ビートルズde英文法 (放送大学教材) / 佐藤良明 (著)

テキストを買って、講座も、PC上でradikoで再生したものをイヤホンジャックからICレコーダーにコードをつないで録音して(エアチェック!)、一通り聴いた*1のでまとめて感想をメモ。ビートルズ好きなら、聴く価値のある講座。

 

表題から、彼らの歌詞を素材にした英文法だけの講義かと思ったが、良い意味で、そういう範囲に収まるものではなかった。もちろん文法も学ぶのだけれど、文法だけではなく、彼らの音源を使って*2、発音やリズムを歌いながら学ぶという内容も含まれていて、講師3名(主任講師の佐藤先生はリアルタイム世代、残りのお二方は僕の世代)ともに彼らのファンだからか、彼らが歌って*3、楽器も奏で*4、それに合わせて歌って発音などの練習をするというのは、楽しく、新鮮な印象だった。言語は身体で覚えるという側面があると感じているので、こういう形で楽しみながら学ぶことは良いことだと感じた。

 

さらに、音の面については、難波弘之さんが2回登場されて、実際にキーボードを弾かれて音作りについてのお話もされた。こちらについても非常に興味深かった。個人的には、難波さんというと達郎さんバンドのキーボードの印象が強いものの、世代的には彼らの音楽を知らないはずはなく、難波さんの解説も非常に興味深かった。

 

内容盛りだくさんという感じではあったものの、その分文法それ自体については、学びなおしという面では、さらっとしていた感もあり、他方で、英語の時制は現在と過去しかなく、それぞれに未然、進行、完了という三態があるという説明は、僕がこれまでに接した英文法とは異なるものの、そういう整理もアリかな、と思った。

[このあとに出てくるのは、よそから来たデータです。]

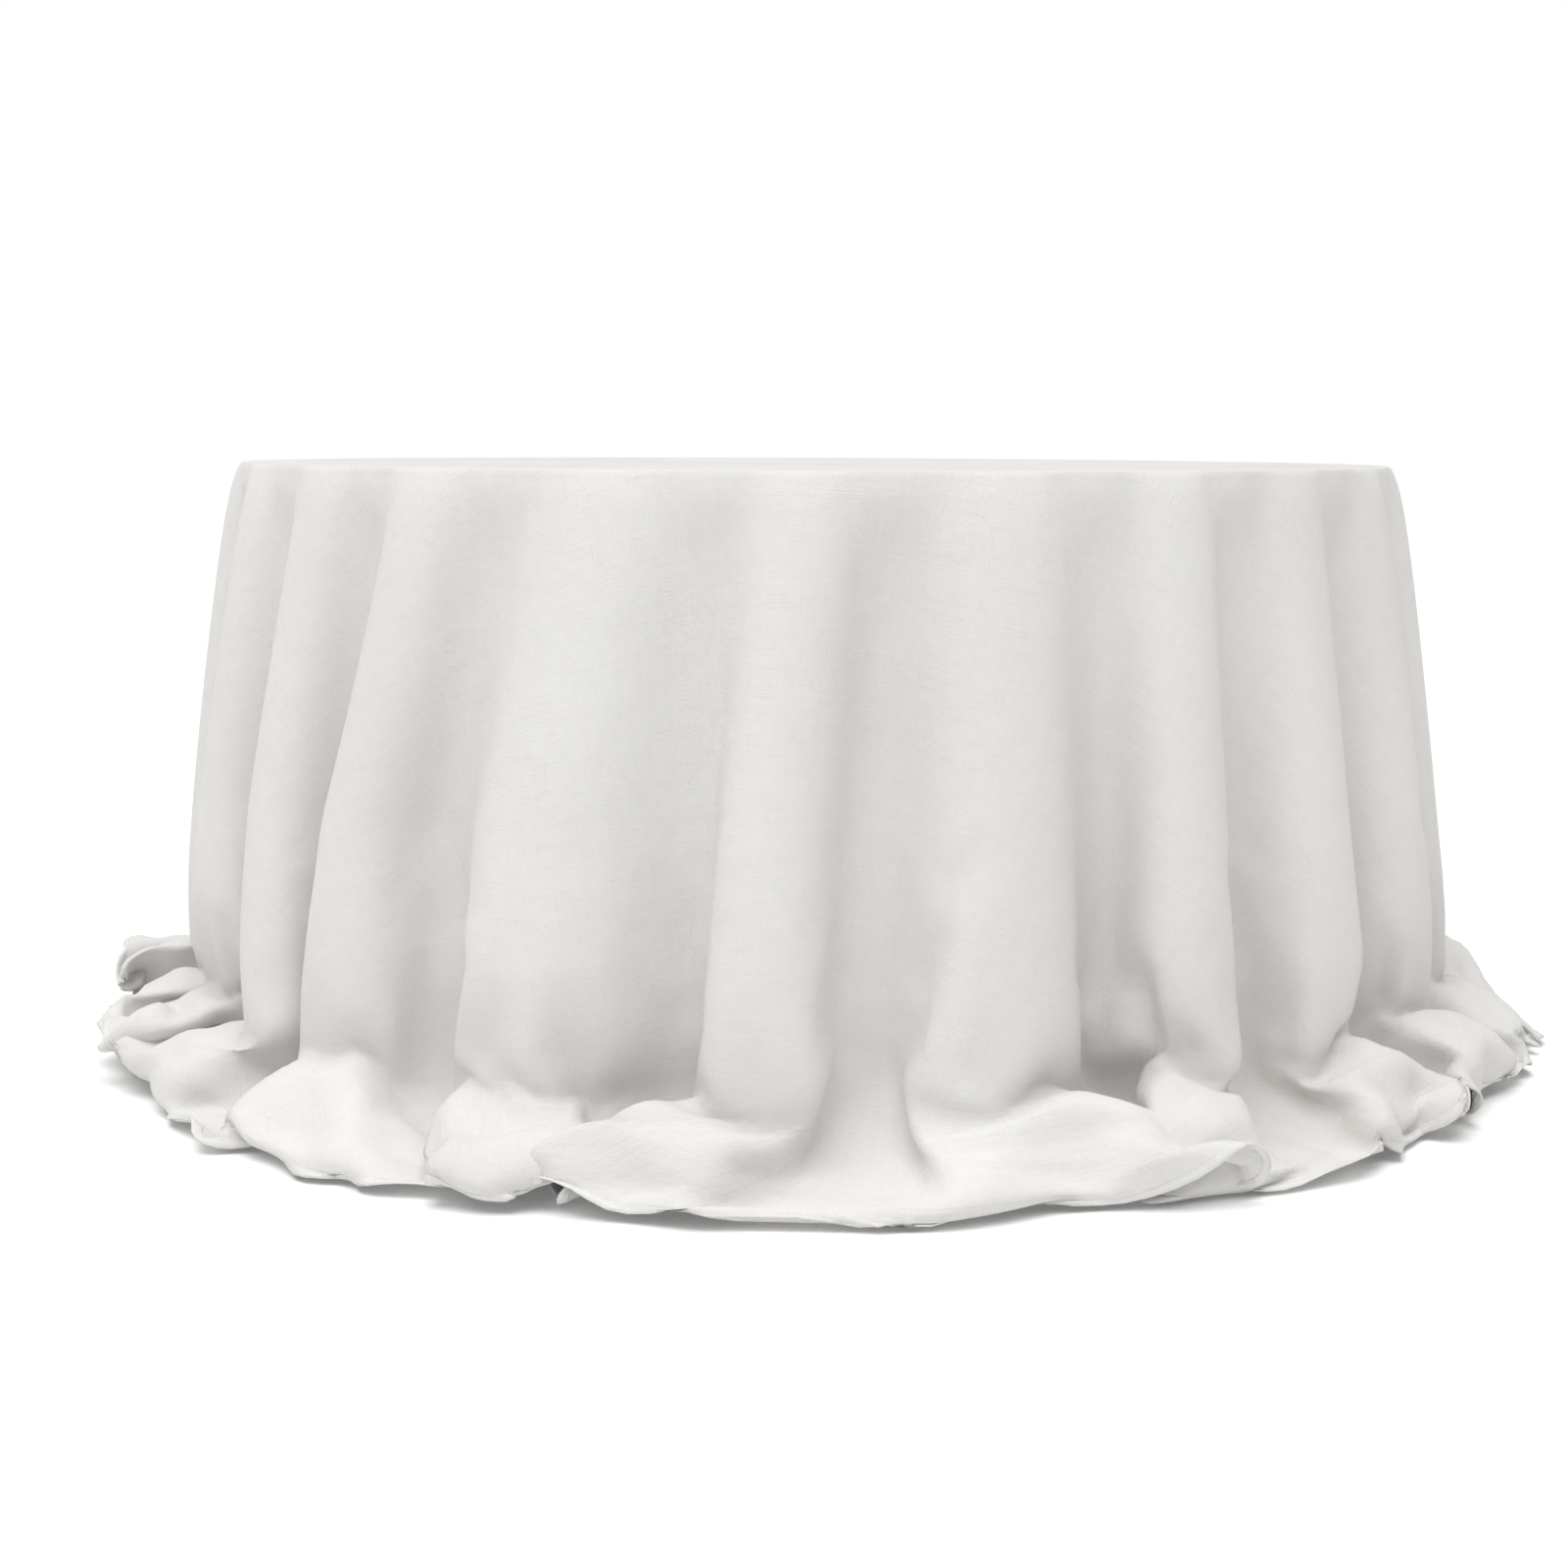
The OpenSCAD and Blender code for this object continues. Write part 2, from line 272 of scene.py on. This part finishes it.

また、例文でも歌詞やそれをもじった内容が使われていることもあって*5、そこでも楽しむことができた。

 

採り上げられていた曲は初期のものが多く、末期のものはあまり出てこなかったのが個人的には惜しまれたが、初期の方がストレートな歌詞が多くて、学習用の素材としては適していたのだろう。番組の尺を考えるとそのあたりは想像に難くない。

 

ともあれ、ビートルズの音楽と英語に関心があるのであれば、聴いて損のない内容になっていると感じた。再放送などがあるはずなので、それを捕まえて聴いて楽しんでいただけるとよいのではないかと思う。

 

【2021年10月追記】

授業の音声が放送大学で公開された。ある程度彼らの曲に親しんだ経験のある方であれば、テキストがなくても授業の内容は楽しめると思うので、ご紹介しておく。

v.ouj.ac.jp

*1:テキストはコラムも含めて一読した。講師の方々のそれぞれの私的なビートルズ史に関する部分も含めて興味深かった。

*2:カバーとか逃げずに、しかもアンソロジーに入っている音源まで出てきた。権利処理とか大変だったのではなかろうか。

*3:ハモりもきちっとされていて、そういう面でのこちらの不勉強を恥じるばかり...

*4:中野先生がギターを毎回弾くだけでなく、大橋先生が"When I am sixty-four"を採り上げた際にはファゴットを弾かれた

*5:もっと使えるところがあったのではないかと感じたのはさておくとして。